Other games have their fans, though, for the system. There's a fair bit that can be done in fantasy with systems like Savage Worlds, GURPS, BRP, True20, Unisystem, or FUDGE or any other number of systems, many of which have at least some measure of support for fantasy gaming. If you go back a bit, of course, there used to be many other systems, and some of them still have their fans even if they're out of print (one friend of mine is a big fan of Rolemaster, for example.)
For me personally, what turned me off from D&D wasn't so much the rules (although I've certainly got some issues with them) except where the rules informed the implicit setting of the game. D&D just didn't represent what fantasy was to me. There was little in D&D that looked familiar to me as a fan of the fantasy genre, once you scratched the surface and got past the shallow, superficial similarities. I didn't like the races, which unless you're doing a Tolkien rip-off or a D&D novel, are not common in the fantasy genre really. I didn't like the way magic worked, which stood apart from anything magical I'd ever seen before. I didn't like the migration in D&D to really best supporting a high fantasy environment, wITH black & white good and evil, and an assumption of heroism on the part of the protagonists. I didn't like the "zero to hero" aspect of leveling, where the game literally changed genres as your character advanced from low level to high level. And most of all, I didn't like the very concept of dungeons, or having anything to do with them. In other words, regardless of the rules--which I was more or less OK with except for some exceptions which were easy to deal with--it was the basic D&D experience that I wanted to change. What the whole game was about. The rules changes were just about supporting that change in implicit setting and implicit activities, not changes that I was so much making for their own sake.
Traditional fantasy... at its most traditional |
It was really those implicit setting elements that most turned me off. And you probably know what I mean; the implicit details of the setting are strong enough that they overwhelm a lot of what you otherwise might try to do to differentiate. It's been said before by a lot of different people--Greyhawk and Forgotten Realms are really pretty much the same. Yeah, a few names are different, but who really cares? I'd add to that that even most other settings are basically the same too. Eberron actively tries to be different, but only manages baby-steps away from the same paradigm. Same for Iron Kingdoms too, until it abandoned D&D and went its own way (arguably, that's got a long way to go to break away from D&D too, but it's probably better to judge that after the new game comes out. The existing D&D setting is still very much a variation on the same D&D theme.) And the more the implicit setting changes, the more that forces some houserules to make the mechanics match the implicit setting, until you reach a point--somewhere--where you're not playing D&D anymore from either a mechanics standpoint or a play paradigm standpoint.

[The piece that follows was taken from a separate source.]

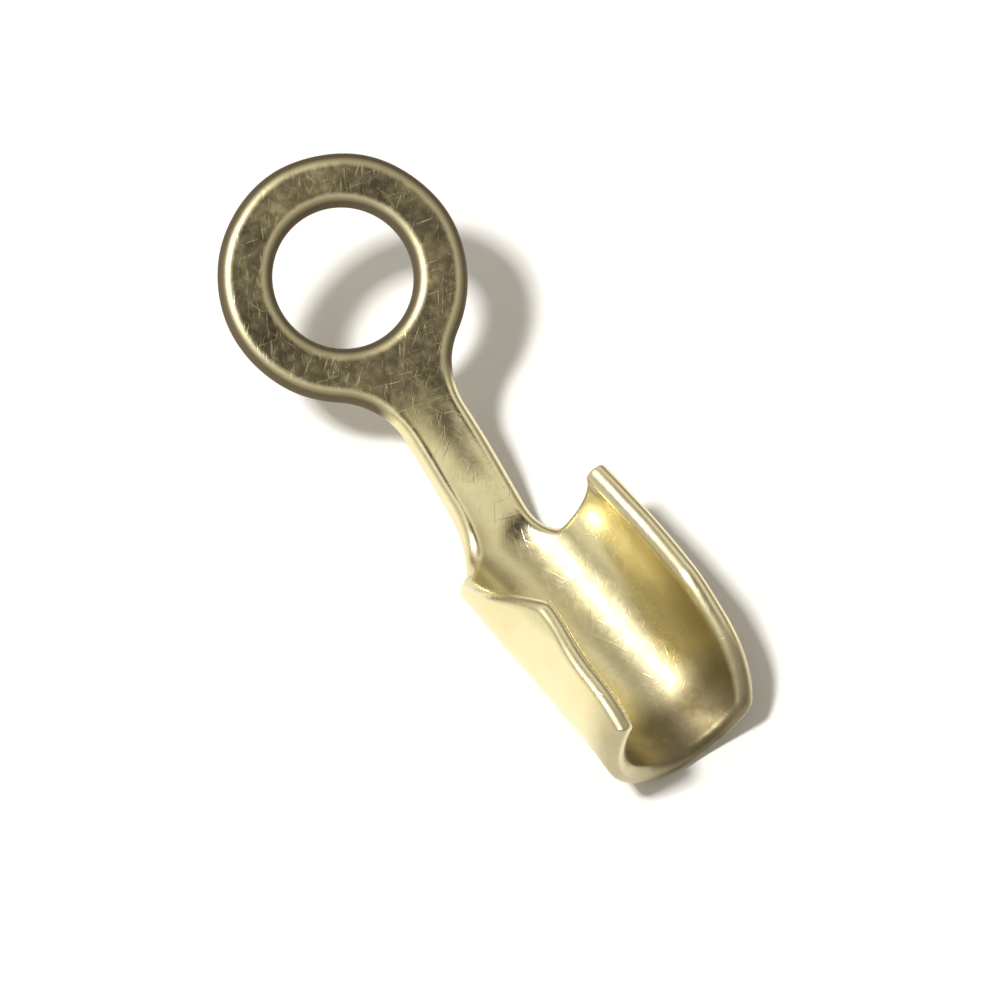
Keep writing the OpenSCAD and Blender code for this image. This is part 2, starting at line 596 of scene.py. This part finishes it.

But the D&D rules aren't all bad, and there's a lot of benefits from using them as much as possible. One of them is the enormous amount of source material you can draw on if you do. Another is the familiarity with the system that your players are likely to have, making mechanics a fairly seamless issue in game. To me, those reasons were pretty huge--and I've got a lot of d20 material out there that I really wanted to use. So, to me, turning to Savage Worlds or Warhammer Fantasy Roleplaying or whatever wasn't really an option. I wanted a game that was compatible enough with Third Edition D&D that I could use all the monster books, character options, magic and whatnot--all the rules elements that I have--just imported into a different playstyle. I started by gradually adding houserules. Eventually, I added a d20 Modern variant. I've gone back and forth between these two variants in terms of what I prefer repeatedly over the years. Currently, I'm leaning towards the d20 Modern again, and have for a long time. But the key issue is that d20 Modern is, for the most part, completely compatible and interchangeable with D&D for a lot of rules elements.
Part of the reason for that is that despite the rules similarities, the playstyle assumptions for d20 Modern already differ from that of D&D. I'm finding that mentally it's easier to get folks on the same page as me if the title of the game is a little different. Also, I'm finding that houseruling d20 Modern is a much less extensive affair than houseruling D&D. While in a few ways, the houseruled D&D might be closer to what I actually want, the cumbersomeness of the endeavor makes it much less optimal regardless.